_Data_.
▼

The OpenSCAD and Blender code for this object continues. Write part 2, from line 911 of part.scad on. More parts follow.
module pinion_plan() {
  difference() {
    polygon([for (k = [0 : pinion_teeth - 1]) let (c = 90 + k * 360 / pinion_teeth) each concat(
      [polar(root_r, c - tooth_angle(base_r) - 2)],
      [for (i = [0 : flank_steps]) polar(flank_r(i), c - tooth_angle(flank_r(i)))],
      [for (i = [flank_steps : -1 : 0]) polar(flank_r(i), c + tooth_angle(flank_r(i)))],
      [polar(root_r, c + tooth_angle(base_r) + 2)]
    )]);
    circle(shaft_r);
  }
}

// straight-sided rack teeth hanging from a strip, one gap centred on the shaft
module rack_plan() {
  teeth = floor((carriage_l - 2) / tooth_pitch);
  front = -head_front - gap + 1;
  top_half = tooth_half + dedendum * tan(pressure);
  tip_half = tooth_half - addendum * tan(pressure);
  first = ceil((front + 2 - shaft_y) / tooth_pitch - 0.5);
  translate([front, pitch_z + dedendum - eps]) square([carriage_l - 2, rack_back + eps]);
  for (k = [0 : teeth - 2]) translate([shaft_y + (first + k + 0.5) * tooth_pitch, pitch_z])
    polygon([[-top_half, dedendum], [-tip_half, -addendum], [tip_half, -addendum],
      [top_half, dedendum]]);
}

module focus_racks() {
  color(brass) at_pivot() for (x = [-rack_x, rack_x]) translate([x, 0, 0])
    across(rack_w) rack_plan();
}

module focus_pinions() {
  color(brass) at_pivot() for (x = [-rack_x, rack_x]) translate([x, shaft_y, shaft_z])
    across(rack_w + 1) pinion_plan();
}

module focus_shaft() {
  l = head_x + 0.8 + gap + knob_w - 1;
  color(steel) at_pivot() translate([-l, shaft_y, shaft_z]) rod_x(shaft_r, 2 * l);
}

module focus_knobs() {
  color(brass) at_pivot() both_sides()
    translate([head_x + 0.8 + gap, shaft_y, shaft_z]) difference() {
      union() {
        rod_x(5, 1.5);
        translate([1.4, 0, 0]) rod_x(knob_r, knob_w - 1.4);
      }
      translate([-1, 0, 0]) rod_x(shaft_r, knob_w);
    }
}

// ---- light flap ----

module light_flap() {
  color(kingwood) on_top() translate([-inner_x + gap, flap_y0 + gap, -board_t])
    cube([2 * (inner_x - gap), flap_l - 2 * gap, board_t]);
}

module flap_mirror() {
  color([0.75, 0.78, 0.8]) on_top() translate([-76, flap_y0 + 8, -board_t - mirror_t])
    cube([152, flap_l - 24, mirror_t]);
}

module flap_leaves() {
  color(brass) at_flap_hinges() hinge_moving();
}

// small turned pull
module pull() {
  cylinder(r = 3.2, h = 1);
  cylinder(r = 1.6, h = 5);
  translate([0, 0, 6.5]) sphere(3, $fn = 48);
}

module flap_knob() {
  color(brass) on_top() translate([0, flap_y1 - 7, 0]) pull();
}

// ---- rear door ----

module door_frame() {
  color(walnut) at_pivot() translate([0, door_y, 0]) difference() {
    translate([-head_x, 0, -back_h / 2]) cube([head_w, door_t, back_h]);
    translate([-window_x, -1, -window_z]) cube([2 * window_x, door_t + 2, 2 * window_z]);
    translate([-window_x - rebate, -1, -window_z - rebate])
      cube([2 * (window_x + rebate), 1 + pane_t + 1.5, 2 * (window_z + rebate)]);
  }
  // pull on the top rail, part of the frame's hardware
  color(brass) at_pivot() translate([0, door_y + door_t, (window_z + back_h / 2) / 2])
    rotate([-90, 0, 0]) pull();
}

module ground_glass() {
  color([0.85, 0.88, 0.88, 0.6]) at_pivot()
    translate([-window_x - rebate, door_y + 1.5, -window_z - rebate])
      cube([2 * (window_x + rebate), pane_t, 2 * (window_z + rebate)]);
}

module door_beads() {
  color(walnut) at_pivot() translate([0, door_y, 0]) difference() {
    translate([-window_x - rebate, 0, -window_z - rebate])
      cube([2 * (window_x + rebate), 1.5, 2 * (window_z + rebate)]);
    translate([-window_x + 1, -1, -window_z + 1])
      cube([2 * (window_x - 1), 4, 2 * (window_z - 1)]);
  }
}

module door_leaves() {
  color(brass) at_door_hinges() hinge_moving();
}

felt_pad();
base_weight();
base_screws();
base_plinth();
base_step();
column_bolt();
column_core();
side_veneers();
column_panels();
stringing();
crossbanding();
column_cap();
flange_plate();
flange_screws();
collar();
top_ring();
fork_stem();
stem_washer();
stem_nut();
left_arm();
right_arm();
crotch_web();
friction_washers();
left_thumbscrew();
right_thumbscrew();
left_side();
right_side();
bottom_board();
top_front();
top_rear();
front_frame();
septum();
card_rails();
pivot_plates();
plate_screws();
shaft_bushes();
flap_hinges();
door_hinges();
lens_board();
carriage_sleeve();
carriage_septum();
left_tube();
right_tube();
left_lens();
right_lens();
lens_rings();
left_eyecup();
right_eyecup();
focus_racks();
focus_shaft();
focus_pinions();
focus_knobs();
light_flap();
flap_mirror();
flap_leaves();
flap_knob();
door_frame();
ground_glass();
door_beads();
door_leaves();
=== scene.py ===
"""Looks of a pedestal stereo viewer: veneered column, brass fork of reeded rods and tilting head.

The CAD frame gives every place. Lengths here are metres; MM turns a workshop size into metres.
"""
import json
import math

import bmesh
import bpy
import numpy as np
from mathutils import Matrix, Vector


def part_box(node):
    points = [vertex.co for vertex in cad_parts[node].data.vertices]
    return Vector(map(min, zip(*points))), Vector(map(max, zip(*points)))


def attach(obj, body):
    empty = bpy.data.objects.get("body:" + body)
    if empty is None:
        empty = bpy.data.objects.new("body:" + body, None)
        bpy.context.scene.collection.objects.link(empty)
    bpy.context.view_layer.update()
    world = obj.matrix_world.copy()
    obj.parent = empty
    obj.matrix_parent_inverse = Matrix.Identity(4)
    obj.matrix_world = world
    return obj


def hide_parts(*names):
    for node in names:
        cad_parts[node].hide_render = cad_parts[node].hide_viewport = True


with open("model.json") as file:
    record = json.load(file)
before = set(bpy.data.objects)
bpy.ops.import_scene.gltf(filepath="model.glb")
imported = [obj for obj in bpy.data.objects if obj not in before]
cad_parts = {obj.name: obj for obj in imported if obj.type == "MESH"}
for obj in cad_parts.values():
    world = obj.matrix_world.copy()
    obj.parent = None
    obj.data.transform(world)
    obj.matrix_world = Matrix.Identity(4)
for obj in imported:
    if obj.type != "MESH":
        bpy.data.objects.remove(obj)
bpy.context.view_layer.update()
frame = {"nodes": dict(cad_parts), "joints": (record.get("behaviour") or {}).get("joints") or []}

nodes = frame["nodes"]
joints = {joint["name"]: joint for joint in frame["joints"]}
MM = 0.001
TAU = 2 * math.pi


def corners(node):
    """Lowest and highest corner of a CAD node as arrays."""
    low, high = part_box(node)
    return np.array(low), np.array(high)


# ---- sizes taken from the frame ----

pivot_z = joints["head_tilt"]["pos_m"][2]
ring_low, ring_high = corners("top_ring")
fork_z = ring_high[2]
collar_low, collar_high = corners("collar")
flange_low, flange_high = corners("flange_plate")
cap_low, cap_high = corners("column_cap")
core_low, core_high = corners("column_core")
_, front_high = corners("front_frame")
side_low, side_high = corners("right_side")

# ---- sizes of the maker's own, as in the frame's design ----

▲

_Your instructions_.
Extract all of the data shown above without alteration.

_Completed exercise_.
The OpenSCAD and Blender code for this object continues. Write part 2, from line 911 of part.scad on. More parts follow.
module pinion_plan() {
  difference() {
    polygon([for (k = [0 : pinion_teeth - 1]) let (c = 90 + k * 360 / pinion_teeth) each concat(
      [polar(root_r, c - tooth_angle(base_r) - 2)],
      [for (i = [0 : flank_steps]) polar(flank_r(i), c - tooth_angle(flank_r(i)))],
      [for (i = [flank_steps : -1 : 0]) polar(flank_r(i), c + tooth_angle(flank_r(i)))],
      [polar(root_r, c + tooth_angle(base_r) + 2)]
    )]);
    circle(shaft_r);
  }
}

// straight-sided rack teeth hanging from a strip, one gap centred on the shaft
module rack_plan() {
  teeth = floor((carriage_l - 2) / tooth_pitch);
  front = -head_front - gap + 1;
  top_half = tooth_half + dedendum * tan(pressure);
  tip_half = tooth_half - addendum * tan(pressure);
  first = ceil((front + 2 - shaft_y) / tooth_pitch - 0.5);
  translate([front, pitch_z + dedendum - eps]) square([carriage_l - 2, rack_back + eps]);
  for (k = [0 : teeth - 2]) translate([shaft_y + (first + k + 0.5) * tooth_pitch, pitch_z])
    polygon([[-top_half, dedendum], [-tip_half, -addendum], [tip_half, -addendum],
      [top_half, dedendum]]);
}

module focus_racks() {
  color(brass) at_pivot() for (x = [-rack_x, rack_x]) translate([x, 0, 0])
    across(rack_w) rack_plan();
}

module focus_pinions() {
  color(brass) at_pivot() for (x = [-rack_x, rack_x]) translate([x, shaft_y, shaft_z])
    across(rack_w + 1) pinion_plan();
}

module focus_shaft() {
  l = head_x + 0.8 + gap + knob_w - 1;
  color(steel) at_pivot() translate([-l, shaft_y, shaft_z]) rod_x(shaft_r, 2 * l);
}

module focus_knobs() {
  color(brass) at_pivot() both_sides()
    translate([head_x + 0.8 + gap, shaft_y, shaft_z]) difference() {
      union() {
        rod_x(5, 1.5);
        translate([1.4, 0, 0]) rod_x(knob_r, knob_w - 1.4);
      }
      translate([-1, 0, 0]) rod_x(shaft_r, knob_w);
    }
}

// ---- light flap ----

module light_flap() {
  color(kingwood) on_top() translate([-inner_x + gap, flap_y0 + gap, -board_t])
    cube([2 * (inner_x - gap), flap_l - 2 * gap, board_t]);
}

module flap_mirror() {
  color([0.75, 0.78, 0.8]) on_top() translate([-76, flap_y0 + 8, -board_t - mirror_t])
    cube([152, flap_l - 24, mirror_t]);
}

module flap_leaves() {
  color(brass) at_flap_hinges() hinge_moving();
}

// small turned pull
module pull() {
  cylinder(r = 3.2, h = 1);
  cylinder(r = 1.6, h = 5);
  translate([0, 0, 6.5]) sphere(3, $fn = 48);
}

module flap_knob() {
  color(brass) on_top() translate([0, flap_y1 - 7, 0]) pull();
}

// ---- rear door ----

module door_frame() {
  color(walnut) at_pivot() translate([0, door_y, 0]) difference() {
    translate([-head_x, 0, -back_h / 2]) cube([head_w, door_t, back_h]);
    translate([-window_x, -1, -window_z]) cube([2 * window_x, door_t + 2, 2 * window_z]);
    translate([-window_x - rebate, -1, -window_z - rebate])
      cube([2 * (window_x + rebate), 1 + pane_t + 1.5, 2 * (window_z + rebate)]);
  }
  // pull on the top rail, part of the frame's hardware
  color(brass) at_pivot() translate([0, door_y + door_t, (window_z + back_h / 2) / 2])
    rotate([-90, 0, 0]) pull();
}

module ground_glass() {
  color([0.85, 0.88, 0.88, 0.6]) at_pivot()
    translate([-window_x - rebate, door_y + 1.5, -window_z - rebate])
      cube([2 * (window_x + rebate), pane_t, 2 * (window_z + rebate)]);
}

module door_beads() {
  color(walnut) at_pivot() translate([0, door_y, 0]) difference() {
    translate([-window_x - rebate, 0, -window_z - rebate])
      cube([2 * (window_x + rebate), 1.5, 2 * (window_z + rebate)]);
    translate([-window_x + 1, -1, -window_z + 1])
      cube([2 * (window_x - 1), 4, 2 * (window_z - 1)]);
  }
}

module door_leaves() {
  color(brass) at_door_hinges() hinge_moving();
}

felt_pad();
base_weight();
base_screws();
base_plinth();
base_step();
column_bolt();
column_core();
side_veneers();
column_panels();
stringing();
crossbanding();
column_cap();
flange_plate();
flange_screws();
collar();
top_ring();
fork_stem();
stem_washer();
stem_nut();
left_arm();
right_arm();
crotch_web();
friction_washers();
left_thumbscrew();
right_thumbscrew();
left_side();
right_side();
bottom_board();
top_front();
top_rear();
front_frame();
septum();
card_rails();
pivot_plates();
plate_screws();
shaft_bushes();
flap_hinges();
door_hinges();
lens_board();
carriage_sleeve();
carriage_septum();
left_tube();
right_tube();
left_lens();
right_lens();
lens_rings();
left_eyecup();
right_eyecup();
focus_racks();
focus_shaft();
focus_pinions();
focus_knobs();
light_flap();
flap_mirror();
flap_leaves();
flap_knob();
door_frame();
ground_glass();
door_beads();
door_leaves();
=== scene.py ===
"""Looks of a pedestal stereo viewer: veneered column, brass fork of reeded rods and tilting head.

The CAD frame gives every place. Lengths here are metres; MM turns a workshop size into metres.
"""
import json
import math

import bmesh
import bpy
import numpy as np
from mathutils import Matrix, Vector


def part_box(node):
    points = [vertex.co for vertex in cad_parts[node].data.vertices]
    return Vector(map(min, zip(*points))), Vector(map(max, zip(*points)))


def attach(obj, body):
    empty = bpy.data.objects.get("body:" + body)
    if empty is None:
        empty = bpy.data.objects.new("body:" + body, None)
        bpy.context.scene.collection.objects.link(empty)
    bpy.context.view_layer.update()
    world = obj.matrix_world.copy()
    obj.parent = empty
    obj.matrix_parent_inverse = Matrix.Identity(4)
    obj.matrix_world = world
    return obj


def hide_parts(*names):
    for node in names:
        cad_parts[node].hide_render = cad_parts[node].hide_viewport = True


with open("model.json") as file:
    record = json.load(file)
before = set(bpy.data.objects)
bpy.ops.import_scene.gltf(filepath="model.glb")
imported = [obj for obj in bpy.data.objects if obj not in before]
cad_parts = {obj.name: obj for obj in imported if obj.type == "MESH"}
for obj in cad_parts.values():
    world = obj.matrix_world.copy()
    obj.parent = None
    obj.data.transform(world)
    obj.matrix_world = Matrix.Identity(4)
for obj in imported:
    if obj.type != "MESH":
        bpy.data.objects.remove(obj)
bpy.context.view_layer.update()
frame = {"nodes": dict(cad_parts), "joints": (record.get("behaviour") or {}).get("joints") or []}

nodes = frame["nodes"]
joints = {joint["name"]: joint for joint in frame["joints"]}
MM = 0.001
TAU = 2 * math.pi


def corners(node):
    """Lowest and highest corner of a CAD node as arrays."""
    low, high = part_box(node)
    return np.array(low), np.array(high)


# ---- sizes taken from the frame ----

pivot_z = joints["head_tilt"]["pos_m"][2]
ring_low, ring_high = corners("top_ring")
fork_z = ring_high[2]
collar_low, collar_high = corners("collar")
flange_low, flange_high = corners("flange_plate")
cap_low, cap_high = corners("column_cap")
core_low, core_high = corners("column_core")
_, front_high = corners("front_frame")
side_low, side_high = corners("right_side")

# ---- sizes of the maker's own, as in the frame's design ----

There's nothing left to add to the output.